German Poetry Night

The German Club is one of the best things that ever happened to Bard College Berlin, simply because it’s the only place other than our German language classes, where we, without any shame or guilt, assert our imperfect knowledge of German. Initiated last year by second year student David Kretz, the German Club hosts a small event every week related to the German language or culture. The Club has had some permanent members––people who show up dedicatedly to each and every event, like Katharina Meyer, Director of the Provost’s Office.

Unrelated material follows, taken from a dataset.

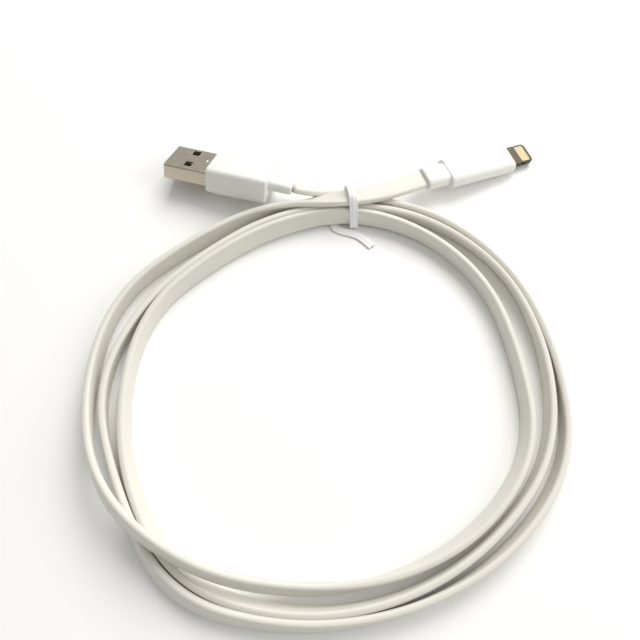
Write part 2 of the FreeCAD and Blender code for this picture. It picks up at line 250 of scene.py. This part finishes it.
def plug_frame(origin, heading, rise, roll):
    """Turns a plug's own millimetre frame (x towards its cable) into the row's metres."""
    turn = (Matrix.Rotation(math.radians(heading), 4, "Z") @ Matrix.Rotation(math.radians(-rise), 4, "Y")
            @ Matrix.Rotation(math.radians(roll), 4, "X"))
    return Matrix.Translation(Vector(origin) * MM) @ turn @ Matrix.Scale(MM, 4)


def lofted(name, placed, stations, material, shift=0.0):
    """Moulding lofted through rounded sections: (x, width, height, corner radius, middle height).

    shift moves every section sideways.
    """
    vertices = []
    for x, width, height, radius, middle in stations:
        for y, z in rounded_section(width, height, radius, 6):
            vertices.append(placed @ Vector((x, shift + y, middle + z)))
    size = len(vertices) // len(stations)
    return add_mesh(name, vertices, ring_faces(len(stations), size), material)


def mouth(x, section, corner, lip):
    """Stations of a moulding's mouth, from inside it out to the lip of its front face."""
    width = section[0] + MOUTH_CLEARANCE
    height = section[1] + MOUTH_CLEARANCE
    return [(x + MOUTH_DEPTH, width, height, corner, 0),
            (x + LIP_DEPTH, width, height, corner, 0),
            (x, width + lip, height + lip, corner + LIP_ROUNDING, 0)]


def rounded_end(x, width, height, radius, middle, edge, outward, steps=5):
    """Stations that round an end over by an edge radius; outward is -1 at the low x end, 1 at the high."""
    least_corner = 0.15
    stations = []
    for step in range(steps + 1):
        angle = math.radians(90 * step / steps)
        inset = edge * (1 - math.sin(angle))
        back = edge * (1 - math.cos(angle))
        corner = max(radius - inset, least_corner)
        stations.append((x - outward * back, width - 2 * inset, height - 2 * inset, corner, middle))
    return stations if outward < 0 else stations[::-1]


# ---- materials: low and high are the two ends of each mottled colour ----
PLASTICS = {
    "cable_jacket": {"low": (0.72, 0.70, 0.64), "high": (0.76, 0.74, 0.68),
                     "roughness": 0.38, "grain": 1400.0, "depth": 0.008, "scatter": 0.15},
    "white_moulding": {"low": (0.81, 0.82, 0.785), "high": (0.85, 0.86, 0.825),
                       "roughness": 0.33, "grain": 1100.0, "depth": 0.004, "scatter": 0.15},
    "tie_plastic": {"low": (0.96, 0.955, 0.93), "high": (0.98, 0.975, 0.95),
                    "roughness": 0.3, "grain": 700.0, "depth": 0.003, "scatter": 1.0, "coat": 0.1},
    "tongue_plastic": {"low": (0.018, 0.017, 0.016), "high": (0.03, 0.028, 0.026), "roughness": 0.5},
    "insert_resin": {"low": (0.47, 0.42, 0.29), "high": (0.52, 0.465, 0.325), "roughness": 0.6},
    "inner_polyethylene": {"low": (0.75, 0.75, 0.72), "high": (0.8, 0.8, 0.78), "roughness": 0.5},
    "board_laminate": {"low": (0.04, 0.20, 0.08), "high": (0.06, 0.26, 0.11), "roughness": 0.4},
    "chip_resin": {"low": (0.02, 0.02, 0.02), "high": (0.035, 0.035, 0.035), "roughness": 0.6},
    "wire_red": {"low": (0.55, 0.03, 0.02), "high": (0.62, 0.05, 0.03), "roughness": 0.4},
    "wire_white": {"low": (0.8, 0.8, 0.78), "high": (0.85, 0.85, 0.83), "roughness": 0.4},
    "wire_green": {"low": (0.02, 0.25, 0.07), "high": (0.03, 0.32, 0.1), "roughness": 0.4},
    "wire_black": {"low": (0.015, 0.015, 0.015), "high": (0.03, 0.03, 0.03), "roughness": 0.4},
}
METALS = {
    "nickel_shell": {"low": (0.52, 0.465, 0.38), "high": (0.56, 0.505, 0.415),
                     "roughness": 0.27, "stretch": (1, 8, 8), "grain": 220.0, "depth": 0.0001},
    "dark_steel": {"low": (0.065, 0.057, 0.048), "high": (0.085, 0.075, 0.063),
                   "roughness": 0.38, "stretch": (1, 6, 6), "grain": 300.0, "depth": 0.0004},
    "gold_contact": {"low": (0.50, 0.39, 0.22), "high": (0.56, 0.44, 0.25),
                     "roughness": 0.5, "stretch": (1, 6, 6)},
    "tin_plate": {"low": (0.60, 0.60, 0.60), "high": (0.68, 0.68, 0.68),
                  "roughness": 0.3, "stretch": (1, 6, 6)},
    "tie_steel": {"low": (0.45, 0.45, 0.46), "high": (0.52, 0.52, 0.53),
                  "roughness": 0.3, "stretch": (1, 6, 6)},
    "solder": {"low": (0.62, 0.63, 0.64), "high": (0.70, 0.71, 0.72),
               "roughness": 0.22, "stretch": (1, 1, 1)},
}
MOTTLE_SCALE = 90.0
PATCH_SCALE = 160.0
FLOOR_SCALE = 6.0


def new_material(name):
    """Material with nodes; returns it with its node tree and shader."""
    material = bpy.data.materials.new(name)
    material.use_nodes = True
    tree = material.node_tree
    return material, tree, tree.nodes["Principled BSDF"]


def mixed_colour(tree, factor, low, high):
    """Colour that runs from low to high with a factor."""
    mix = tree.nodes.new("ShaderNodeMix")
    mix.data_type = "RGBA"
    tree.links.new(factor, mix.inputs[0])
    mix.inputs[6].default_value = (*low, 1)
    mix.inputs[7].default_value = (*high, 1)
    return mix.outputs[2]


def noise(tree, scale, detail=3.0, stretch=None):
    """Noise in object space; stretch scales its axes."""
    coordinates = tree.nodes.new("ShaderNodeTexCoord")
    texture = tree.nodes.new("ShaderNodeTexNoise")
    texture.inputs["Scale"].default_value = scale
    texture.inputs["Detail"].default_value = detail
    source = coordinates.outputs["Object"]
    if stretch:
        mapping = tree.nodes.new("ShaderNodeMapping")
        mapping.inputs["Scale"].default_value = stretch
        tree.links.new(source, mapping.inputs["Vector"])
        source = mapping.outputs["Vector"]
    tree.links.new(source, texture.inputs["Vector"])
    return texture.outputs["Fac"]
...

The Club has had many memorable gatherings, but one of the most unforgettable ones for me was the “poetry night” that took place on the 21st of November, on which we got together to read beautiful, and at times, intense German poetry (both in German and in translation). We started off with Katharina Meyer’s choice: “Die Füße im Feuer” / “The Feet in Fire” by Conrad Ferdinand Meyer, a poet who, even though the name suggests it, is not related to her in any way. The poem engaged us with the theme of revenge and forgiveness. It is about a man who tortured another man’s wife (for three years) as she was trying to protect her husband from him. The woman’s loyalty to her husband subjects her to severe punishment from the man looking for her husband. Gradually the poem shows the darkness lying in the heart of this man and the guilt he begins to harbor as a result of his atrocities.  Yet as he finds himself again among the people who had witnessed the death of that woman, they forgive him and state that their revenge lies with God.

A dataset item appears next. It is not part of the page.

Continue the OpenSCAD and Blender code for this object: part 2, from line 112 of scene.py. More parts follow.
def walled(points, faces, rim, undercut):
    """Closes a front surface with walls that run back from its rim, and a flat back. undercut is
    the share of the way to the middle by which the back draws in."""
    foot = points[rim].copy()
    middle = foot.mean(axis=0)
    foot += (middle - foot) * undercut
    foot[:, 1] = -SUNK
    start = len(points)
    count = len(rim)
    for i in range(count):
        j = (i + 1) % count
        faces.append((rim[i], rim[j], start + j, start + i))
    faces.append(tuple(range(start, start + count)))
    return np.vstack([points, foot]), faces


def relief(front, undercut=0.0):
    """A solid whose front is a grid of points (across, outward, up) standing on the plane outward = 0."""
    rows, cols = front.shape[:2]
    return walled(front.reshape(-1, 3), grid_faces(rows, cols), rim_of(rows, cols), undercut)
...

We then moved from the lofty themes of revenge and forgiveness to the read Veronica Marcinschi (a third-year BA student) had chosen––the beautiful “An den Mond” or “To the Moon” by Goethe. The poem touches upon the lonely human heart and its yearning for worldly desires which yet recoils back into itself and finds solace in the silence of the nature. We then heard the most beautiful piece of the day in my opinion, “Kindergeschichte” or “Children Story” by Peter Handke. Mathujitha Sankaran, the senior student who read this poem, informed us that its verses appeared in the opening of a movie that she had recently seen. The poem shed light on the theme of childhood and, in particular, how children view the world.

Then it was my turn. I read a Goethe poem in my hesitant German accent. Goethe is a popular poet in Pakistani culture as he invested a lot of his time researching Oriental cultures and religions. I had often heard about him as a poet who bridged the two worlds together during German Romanticism. The poem I chose, “So laßt mich scheinen, bis ich werde” or “Let me appear, until I become,” I would consider one of Goethe’s difficult poems, as it addresses a lover or a seeker of enlightenment whose quest is for truth and love. Although difficult to grasp, Goethe’s poem seems to clearly hint at one thing––at a higher truth, which cannot be easily comprehended by any human being.

David Kretz then brought out in contrast to the prevalent tone of the evening the proletarian voice of the Brechtian poem “Fragen eines lesenden Arbeiters” or “Questions of a Worker.” After we dealt with the woes of the proletariat, we engaged with the woes of a lover. And that was all that was missing––a short, simple and sweet love poem, that eventually brought us to the end of our German Poetry Night. The evening ended as we read Hermann Hesse’s “Stuffen” / “Steps” and as we all prepared to leave the dimly lit, warm and cozy room of the Student Center, we all hoped for many more similar Poetry Nights to take place at Bard College Berlin.